# Forum Home Renovation Demolition  u wouldn't catch me doing this ...

## toooldforthis



----------


## ToneG

Maybe it's a set for one of those new Worksafe ads that are getting a flogging on the TV lately   :Confused:

----------


## johnc

Yet not to many years ago the second plank (side by side) would have been seen as overkill and an indication that the labourer couldn't manage a barrow, how times have changed.

----------


## Uncle Bob

lol been there, done that before.

----------


## The Bleeder

Just wondering how you got onto the property to take those photos.

----------


## Craigoss

Meh, I do that all the time, but only got a single plank.

----------


## toooldforthis

same nitwit at a previous reno.

----------


## intertd6

There used to be a saying in the industry " hang by your teeth, but don't take any chances"
regards inter

----------


## johnc

This isn't involving employees, it is your standard DIY and I've seen much worse than that, don't you think it is a bit underhand posting unauthorised photo's of a neighbour with some casual work practices.

----------


## Moondog55

Heck I've done worse than that when the wife wasn't watching, what's wrong with stacking milk crates 4 high anyway?? they were tied together with string weren't they???

----------


## johnc

Most of us of a "certain age" born of an era of making do with limited resources and minimal regulation and either a trade or extensive DIY background would have been guilty of all sorts of practices that these days would give a worksafe inspector a heart attack. I wouldn't have wasted any time looking for the second plank either, blokes would run up a couple of floors with a plank like that running between levels.

----------


## jatt

Luving those gym weights as counter balance.  thought it was a pretty well thought out setup really.  I would use it at home. 
We all do some ordinary stuff on our own projects.  No u didnt see me standing on a pallet at full height on the forks!!!!! 
Should check out some of the stuff when over in places like Asia. Got fotos of formwork and scaff made from bamboo.

----------


## reccymech

> *Luving those gym weights as counter balance. thought it was a pretty well thought out setup really.* I would use it at home. 
> We all do some ordinary stuff on our own projects. No u didnt see me standing on a pallet at full height on the forks!!!!! 
> Should check out some of the stuff when over in places like Asia. Got fotos of formwork and scaff made from bamboo.

  *my bold* 
Yeah, that's what I noticed. At least he/she had some idea of 'safety'. Aaaaah, in my more youthful 'headlong' days, not anymore, got too many scars  :Biggrin:

----------


## goldie1

> Most of us of a "certain age" born of an era of making do with limited resources and minimal regulation and either a trade or extensive DIY background would have been guilty of all sorts of practices that these days would give a worksafe inspector a heart attack. I wouldn't have wasted any time looking for the second plank either, blokes would run up a couple of floors with a plank like that running between levels.

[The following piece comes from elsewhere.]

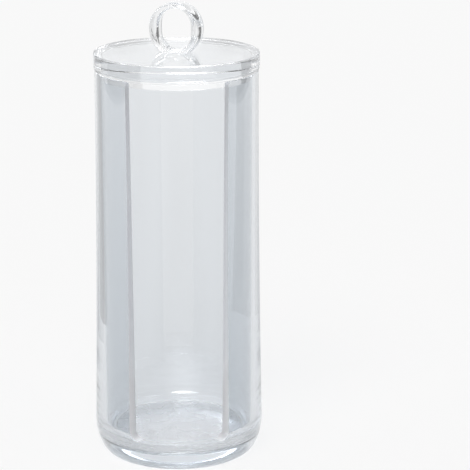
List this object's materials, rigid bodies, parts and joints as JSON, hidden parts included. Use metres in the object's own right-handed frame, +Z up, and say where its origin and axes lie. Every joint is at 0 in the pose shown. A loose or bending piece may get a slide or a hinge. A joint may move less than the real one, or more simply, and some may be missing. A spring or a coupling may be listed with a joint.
{
  "type": "cotton pad storage jar",
  "caption": "Tall round clear plastic jar for cotton pads, with a wide front slot, a flared thick base and a loose plug lid with a ring knob.",
  "frame": {"origin": "centre of the round flat face that the jar stands on", "axes": "+Z up along the jar's axis, the front slot faces -Y, +X to the right seen from the front"},
  "size_m": [0.0726, 0.0727, 0.1963],
  "materials": {
    "container": "clear moulded, polished",
    "lid": "clear moulded, polished"
  },
  "bodies": {
    "root": {"container": "container", "lid": "lid"}
  },
  "joints": []
}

  The problem with getting to a "certain age " is you don't bounce any more when you fall of things. :Smilie:

----------


## Uncle Bob

> No u didnt see me standing on a pallet at full height on the forks!!!!! 
> Should check out some of the stuff when over in places like Asia.

  Yep, I've seen a picture where one big forklift was holding up another smaller forklift, with some guys standing on a pallet on the top of the smaller forklift. Both forklifts looks like the masts were at full reach too.

----------


## jatt

These days I use ally planks over timber.   

> Yep, I've seen a picture where one big forklift was holding up another smaller forklift, with some guys standing on a pallet on the top of the smaller forklift. Both forklifts looks like the masts were at full reach too.

  Yep recon I have seen that one too.  Looks like it was somewhere in the subcontinent, India, Pakistan or the like.

----------